Leader of the Irgun, 1931-1940

 

“Iron Wall” essay, 1923

We do not have to apologize for anything. We are a people as all other peoples; we do not have any intentions to be better than the rest.

Vladimir Ze’ev Jabotinsky (1880-1940), Russian journalist from Odessa, was perhaps the second most influential early Zionist after Herzl. His experience of violent pogroms of the early 1900s convinced him that the Jews needed to learn self-defense in order to defend their lives. He had a much more antagonistic approach to the Arabs and was focused on aggressive colonization of the Land of Israel.

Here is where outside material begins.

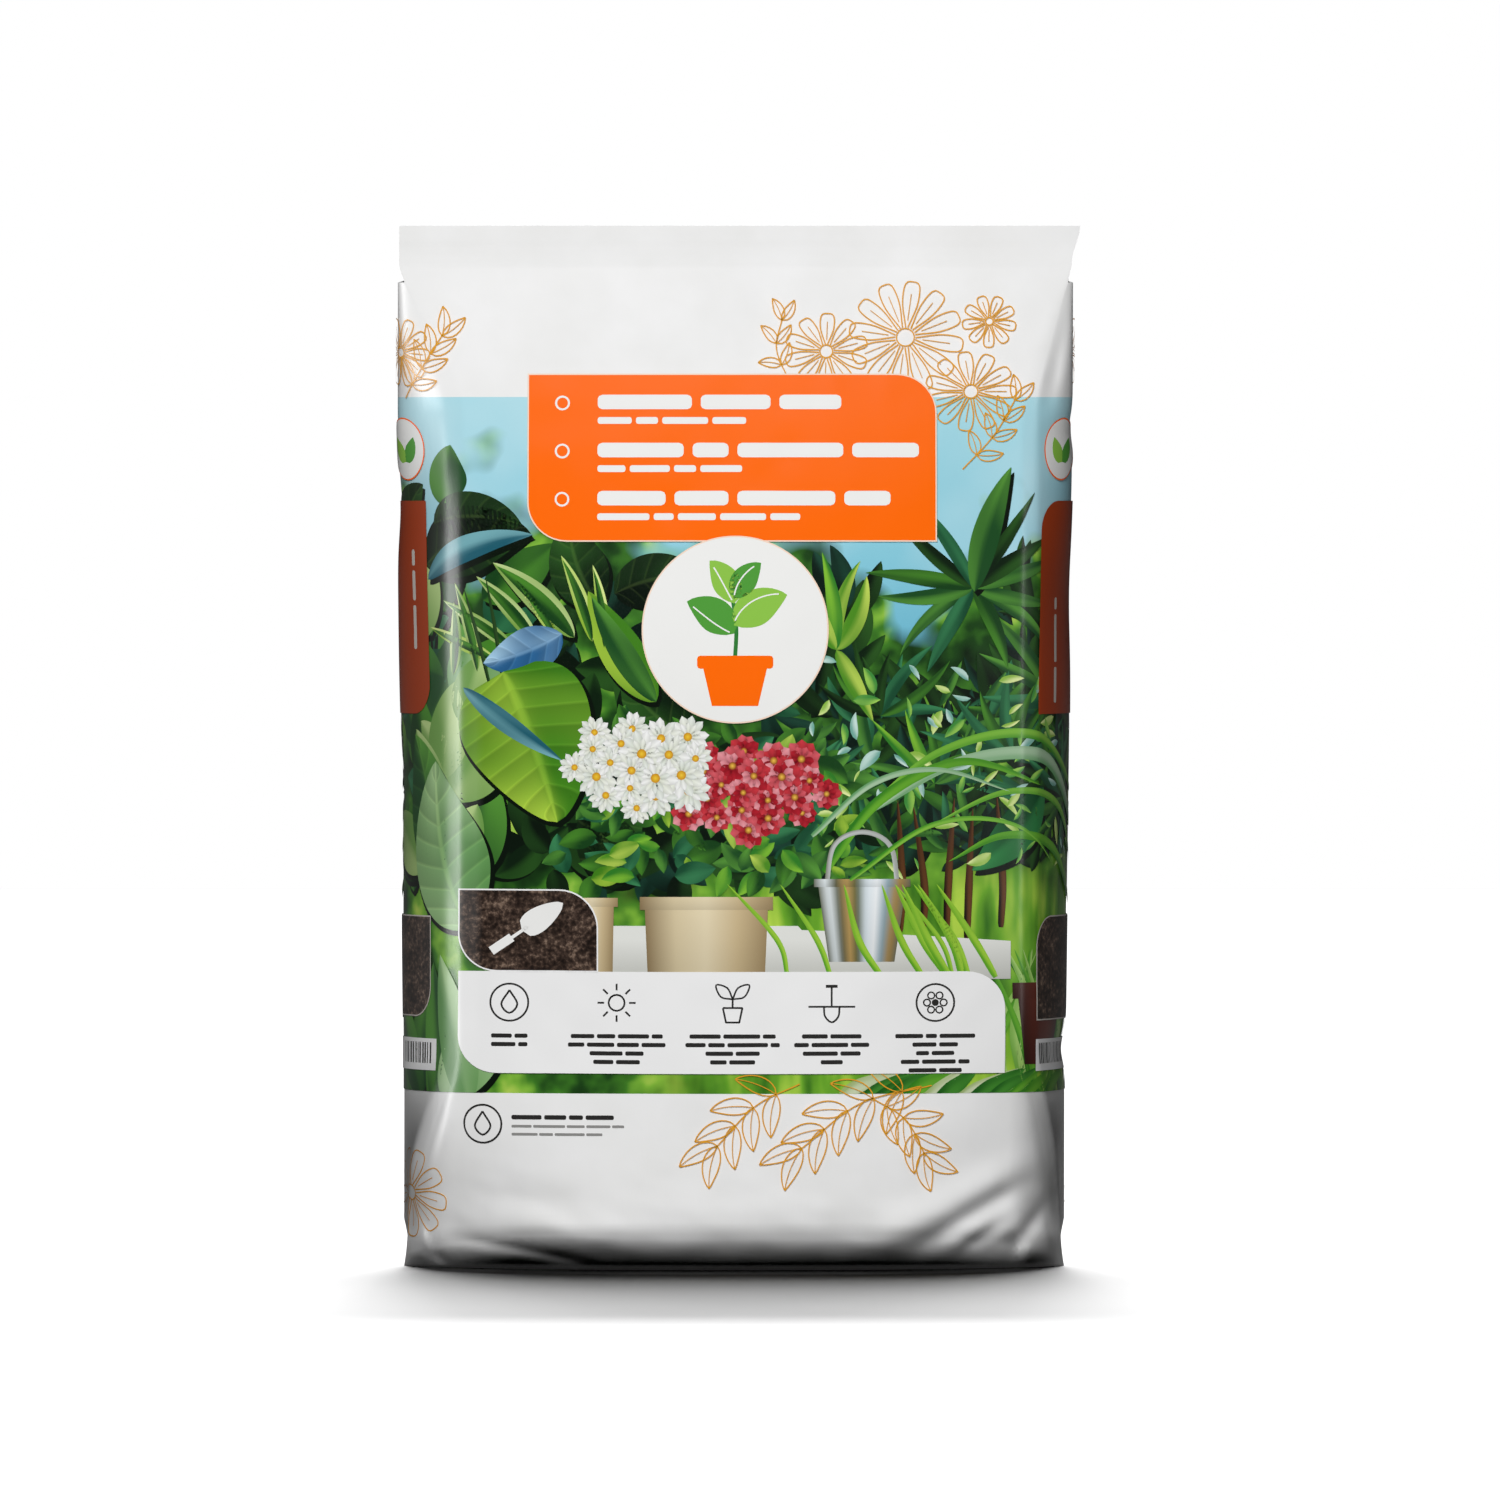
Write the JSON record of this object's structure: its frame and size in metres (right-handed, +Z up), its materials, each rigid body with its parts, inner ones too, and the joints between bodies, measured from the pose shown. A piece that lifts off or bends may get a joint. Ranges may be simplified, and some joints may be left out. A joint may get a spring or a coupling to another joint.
{
  "type": "compost bag",
  "caption": "Sealed printed film bag of potting compost, full and standing upright on a flat base, with side gussets, a welded top fin and folds at its foot",
  "frame": {"origin": "the floor under the middle of the bag's box, which lies on the flat base", "axes": "+Z up to the lip of the top fin, +X across the bag towards its right gusset, front face towards -Y"},
  "size_m": [0.2822, 0.1256, 0.43],
  "materials": {
    "printed_film": "satin white polyethylene film, printed"
  },
  "bodies": {
    "root": {"compost_bag": "printed_film"}
  },
  "joints": []
}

He wrote a powerful essay, “The Iron Wall” in 1923, in which he argued that the Arabs would never accept a Jewish homeland in Palestine and therefore the Jews had to be prepared to fight for it. At the same time he was a committed social democrat and believed strongly in equality. He declared, “I am prepared to take an oath binding ourselves and our descendants that we shall never do anything contrary to the principle of equal rights and that we shall never try to eject anyone.” He founded the right-wing branch of the Zionist tree, which was called Revisionist Zionism, and which broke off from the mainstream Zionist Movement in the 1930s. Yet he was also the spiritual and ideological leader of the nascent Jewish self-defense movement, from which arose organizations like the Haganah and the Irgun which eventually became the Israel Defense Forces.